Depression i b: The normality of ‘rise and fall’; ‘ebb and flow’.

Let me invite you to imagine for every individual that ever lived, a kind of barometer face or dial, with a single hand pointing toward the upper vertical, i.e. twelve o’clock. On each and every dial or face, there is a span or range from approximately the “quarter to the hour”, to “fifteen minutes past the hour”. This, for the purposes of this blog, we will deploy as delineating what we might here refer to as, the range or span of human functioning, mood-wise that is. Hopefully, you are now beginning to perceive that one person’s vertical or “normal”, is unlikely to be precisely the same in every detail as that applying to another individual or group of individuals; even from within the same social or even family setting and environment.

Such (very minute in some instances) differences applying to every individual, summate to an overall aggregate or “cluster”. Thus the dial and its pointer or hand, may, (being used here, that is, solely for purposes of discussion) be likened to a barometer reflecting individual disposition at any given point in time. Everyone possesses a baseline or ‘normal’ position in that range, which in turn is a function (reflection) of day-to-day life experience, as well as of constitutional influences on behavioural response and its effect and therefore a function of mood and behaviour.

It is clear therefore that other integral and in that sense commonplace influences, i.e. who we are, how we live, what we believe/value etc., are also likely to contribute to the positioning of the pointer on the dial at any given moment in time. For example, in the case of the woman (recently referred to) who had just seen her relatives off, I gently mooted the view that such feelings were surely only natural, predictable and – yes – in an important sense, even healthy. Her response was to point to the occasional table by the side of the chair in which she was sitting. On it rested a Bible and with a ‘knowing’ look she replied, “Mum tells me it is wrong to feel that way, or as she puts it, “sorry for myself””, (which, in my view if just left there, is rather sad).

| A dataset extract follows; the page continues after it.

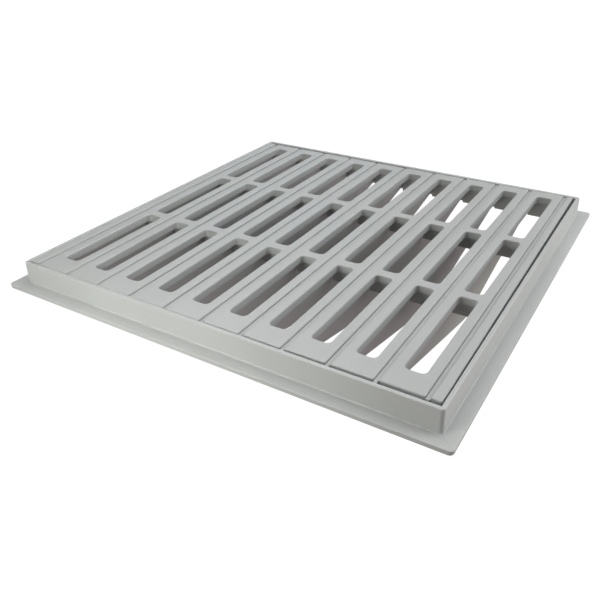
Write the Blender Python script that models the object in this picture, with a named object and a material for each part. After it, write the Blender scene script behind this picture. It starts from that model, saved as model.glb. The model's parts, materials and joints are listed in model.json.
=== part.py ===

The concept of “normality”, as we can now begin to appreciate is, in reality, little more than a “statistical point”, around which our hypothetical barometer ‘reading’ clusters. Moreover, it is not the cluster or aggregate but rather each unique and idiosyncratic position within the cluster, which prescribes our own individual “normality” (and here, incidentally, is another good reason why we can never justifiably claim for another to “know how they feel”).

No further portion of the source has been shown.